Our data further contrast with most other avian studies, which report sex-linked alleles on the Z chromosome only (Ellegren 2000), with all females being phenotypically homozygous (= hemizygous). This reflects the generally much larger size of the Z relative to the W chromosome (75 Mb: 0.26 Mb in chickens) (Dawson et al. 2006). W-linked loci are rare, though appear occasionally (Küpper et al. 2007). Our data reveal a radically different pattern, with, in all but locus Cuμ4, homologous alleles occurring on both the Z and the W chromosomes. By implication, Raso lark sex chromosomes differ markedly from those of other birds. A clue as to what has happened is given by Bulatova (1973), who observed enlarged sex chromosomes in three species of lark, suggestive of either a fusion or a translocation of chromosomal material between the sex chromosomes and one or more autosomes. The three species, bimaculated lark Melanocorypha bimaculata, greater short-toed lark Calandrella brachydactyla (cinerea) and shore lark Eremophila alpestris, all have much larger geographic ranges than the Raso lark. Moreover, Ase18 has been genotyped in skylarks Alauda arvensis (Hutchinson and Griffith 2008), where our re-analysis of the raw data reveals it is sex-linked, and in sparrows (S. Griffith, unpublished data), where we find it is autosomal.

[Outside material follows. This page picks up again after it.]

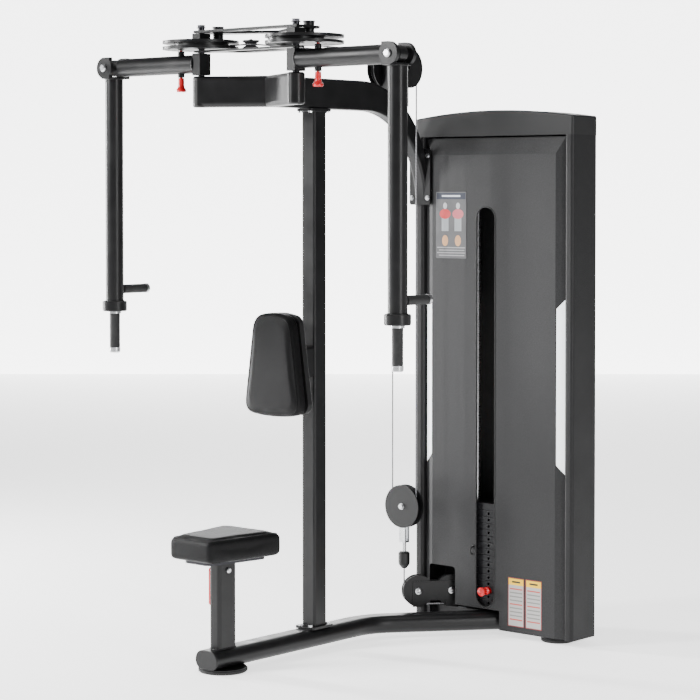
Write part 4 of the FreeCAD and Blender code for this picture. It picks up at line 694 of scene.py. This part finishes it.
class PECDECK_OT_seat_cushion(bpy.types.Operator):
    """Fill the seat's vinyl cover and sew its welt"""

    bl_idname = "pecdeck.seat_cushion"
    bl_label = "Seat cushion"

    def execute(self, context):
        sizes = context.scene.pecdeck_upholstery
        low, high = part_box("seat_cushion")
        swell = sizes.seat_swell * 0.45
        inset = 0.002 + swell * 0.6
        half_back = high.x + 0.006 - inset
        half_front = half_back * sizes.seat_taper
        corners = [(-half_front, low.y + inset), (half_front, low.y + inset),
                   (half_back, high.y - inset), (-half_back, high.y - inset)]
        thick = high.z - low.z - 0.0008 - swell * 0.5
        outline = rounded_outline(corners, 0.016, 220)
        surface = cushion_surface("seat_cover", outline, thick, low.z + 0.0008 + thick / 2, flat=6.5, side=9.0)
        cover = skin("seat_cover", surface)
        remeshed(cover, sizes.cell)
        floor = low.z + 0.004
        fill_cover(cover, sizes, sizes.seat_swell, lambda spots: spots[:, 2] < floor)
        smooth_twice(cover)
        loop = rounded_outline(np.array(corners) * [0.965, 1], 0.015, 260)
        middle = loop.mean(axis=0)
        loop = middle + (loop - middle) * 0.972
        path = np.column_stack([loop, np.full(len(loop), high.z)])
        seam = welt("seat_welt", path, cover, sizes.piping, (0, 0, 1))
        vinyl = FINISHES["vinyl"]
        finish_piece(cover, "seat_carriage", vinyl, ["seat_cushion"])
        finish_piece(seam, "seat_carriage", vinyl)
        return {"FINISHED"}


class PECDECK_OT_back_pad(bpy.types.Operator):
    """Fill the back pad's vinyl cover and sew its welt"""

    bl_idname = "pecdeck.back_pad"
    bl_label = "Back pad"

    def execute(self, context):
        sizes = context.scene.pecdeck_upholstery
        low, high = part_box("back_pad_cushion")
        swell = sizes.pad_swell * 0.45
        inset = 0.002 + swell * 0.6
        half_low = high.x - inset
        half_top = half_low * sizes.pad_taper
        bottom, top = low.z + inset, high.z - inset
        rise = 0.012
        across = np.linspace(-1, 1, 9)[:, None]
        low_edge = np.hstack([across * half_low, bottom + rise * across ** 2])
        top_edge = np.hstack([-across * half_top, top - rise * across ** 2])
        corner_path = np.vstack([low_edge, top_edge])
        outline = soft_corners(corner_path, 260)
        thick = high.y - low.y - 0.0008 - swell * 0.5
        surface = cushion_surface("back_cover", outline, thick, 0.0, flat=6.0, side=8.5)
        centre_y = high.y - 0.0008 - thick / 2
        upright = np.dstack([surface[:, :, 0], centre_y - surface[:, :, 2], surface[:, :, 1]])
        cover = skin("back_cover", upright)
        remeshed(cover, sizes.cell)
        back = high.y - 0.004
        fill_cover(cover, sizes, sizes.pad_swell, lambda spots: spots[:, 1] > back)
        smooth_twice(cover)
        middle = outline.mean(axis=0)
        loop = middle + (outline - middle) * 0.955
        path = np.column_stack([loop[:, 0], np.full(len(loop), low.y), loop[:, 1]])
        seam = welt("back_welt", path, cover, sizes.piping, (0, 1, 0))
        vinyl = FINISHES["vinyl"]
        finish_piece(cover, "frame", vinyl, ["back_pad_cushion"])
        finish_piece(seam, "frame", vinyl)
        return {"FINISHED"}


def soft_corners(path, count, spread_points=15):
    """Even points along a closed path, with its corners rounded by averaging neighbours."""
    even = even_steps(np.vstack([path, path[:1]]), count)
    window = np.hanning(2 * spread_points + 3)[1:-1]
    window /= window.sum()
    shifts = np.arange(-spread_points, spread_points + 1)
    stacked = np.stack([np.roll(even, shift, axis=0) for shift in shifts])
    return (window[:, None, None] * stacked).sum(axis=0)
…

With enlarged sex chromosomes, multiple markers showing a switch from autosomal to sex-linked patterns and allele distributions indicating homologous W and Z alleles, larks, and the Raso lark in particular, appear to have experienced wholesale transfer of material from the autosomes to the sex chromosomes. This transfer appears to have been recent, evidenced both by the unusually large sex chromosomes of some but not all larks, and by the presence of alleles on both the W and Z chromosomes. In most birds, the W chromosome is small, making sex-linked loci hemizygous and reflecting a frequent evolutionary pattern where one of the sex chromosomes tends to degenerate by mutation and loss of material (Charlesworth 1991; Rice 1994). Larks might be unusual in not suffering a degeneration of the W chromosome analogous to the widespread degeneration of the Y chromosome often seen in other animals (Charlesworth and Charlesworth 2000), and also in experimental studies where autosomal material deliberately fused to the sex chromosomes suffers degeneration (Bachtrog and Charlesworth 2000). However, it seems more likely to us that material from a recent autosomal translocation or fusion has had too little time for significant loss to occur. Since three of the six sex-linked loci could be mapped in the chicken genome, we can be confident that at least two autosomes are involved, not just one (an unlikely alternative is that two autosomes fused before a translocation to the sex chromosomes). Just why this has occurred remains unclear. The phenomenon of addition of autosomal material to the sex chromosomes, not dissimilar to that reported in humans (Lahn and Page 1999), appears to be shared by several species of lark including species with large ranges and population sizes (Bulatova 1973).

While the reasons for the transfer are unresolved, we note that it might plausibly provide a mechanism by which some level of heterozygosity could be maintained, even in the face of persistently small population sizes, the two sex chromosomes maintaining two lineages for all markers that reside on them. Small populations usually harbour little variability due to genetic drift, and this is particularly so for the sex chromosomes which, in the absence of strong diversifying selection, are expected to have smaller effective sizes than the autosomes. However, even though each of the sex chromosomes would tend quickly to become monomorphic in a small population, because the W and Z carry different copies, overall greater diversity would be maintained, at least until the W chromosome degeneration began in earnest. This remarkable observation of conserved sex-linked microsatellite diversity in the Raso lark highlights how rapidly genomic reorganisation can occur and provides a fascinating opportunity to study the evolution of autosomal material that has very recently come to lie on a well-established pair of sex chromosomes.